The public dismay at Mashaba’s move is real and unfeigned. Not only the DA but several of the minor parties and even many Action SA voters are likely to punish Action SA for this in the 2026 municipal elections. If, as seems likely, the party then loses even the small ground it held in the previous municipal elections, it will have reached the end of the road and is likely to be abandoned by its former backers.
People think that Mashaba alone pays for everything in Action SA but this is not true: the party has received many millions of rands from the Oppenheimer family and the Israeli-South African businessman Martin Moshal. Mashaba’s decision to damage the liberal cause in South Africa, essentially out of personal pique, is unlikely to have their support.

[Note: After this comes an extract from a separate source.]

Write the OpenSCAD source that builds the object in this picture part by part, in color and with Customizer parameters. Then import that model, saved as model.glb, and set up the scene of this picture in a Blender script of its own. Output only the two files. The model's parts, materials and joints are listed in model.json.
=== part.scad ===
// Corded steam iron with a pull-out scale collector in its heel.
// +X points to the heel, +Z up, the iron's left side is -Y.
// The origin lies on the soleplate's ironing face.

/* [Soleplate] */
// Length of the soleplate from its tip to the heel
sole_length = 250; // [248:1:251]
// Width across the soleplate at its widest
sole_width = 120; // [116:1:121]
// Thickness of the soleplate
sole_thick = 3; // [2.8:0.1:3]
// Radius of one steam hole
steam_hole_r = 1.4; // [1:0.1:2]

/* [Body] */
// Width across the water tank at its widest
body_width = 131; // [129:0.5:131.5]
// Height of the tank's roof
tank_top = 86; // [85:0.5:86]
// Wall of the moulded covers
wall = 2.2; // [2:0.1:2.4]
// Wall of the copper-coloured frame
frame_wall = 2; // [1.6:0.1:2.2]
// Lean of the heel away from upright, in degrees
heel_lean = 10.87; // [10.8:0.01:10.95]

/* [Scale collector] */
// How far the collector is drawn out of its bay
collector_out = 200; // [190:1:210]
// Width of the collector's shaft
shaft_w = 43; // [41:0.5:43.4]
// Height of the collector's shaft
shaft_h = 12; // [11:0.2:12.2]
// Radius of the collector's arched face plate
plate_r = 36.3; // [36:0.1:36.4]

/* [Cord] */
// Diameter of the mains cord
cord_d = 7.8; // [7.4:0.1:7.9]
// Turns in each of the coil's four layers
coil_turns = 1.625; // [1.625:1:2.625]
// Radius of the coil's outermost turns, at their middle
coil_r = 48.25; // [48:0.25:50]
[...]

The history which men like Maimane and Mashaba ignore at their peril is that in South Africa successful parties normally operate and thrive within one of the country’s major political traditions. The Congress tradition which lasted all the way through apartheid and which has been weakened only by decades of ANC corruption, is what has nourished the ANC. There is a still powerful Afrikaner nationalist tradition running all the way back to the Anglo-Boer wars. The National Party flourished within that tradition until apartheid’s self-immolation but the tradition lives on not only in the Freedom Front + but in Solidarity and Afriforum.
Finally, there is the liberal tradition (greatly supplemented by the missionary tradition) within which the DA sits. South African politics has never been kindly to men or women who thought they could break away from those structures and base their appeal solely on their fame and personality. But, human vanity being what it is, this lesson has to be learnt afresh in each generation.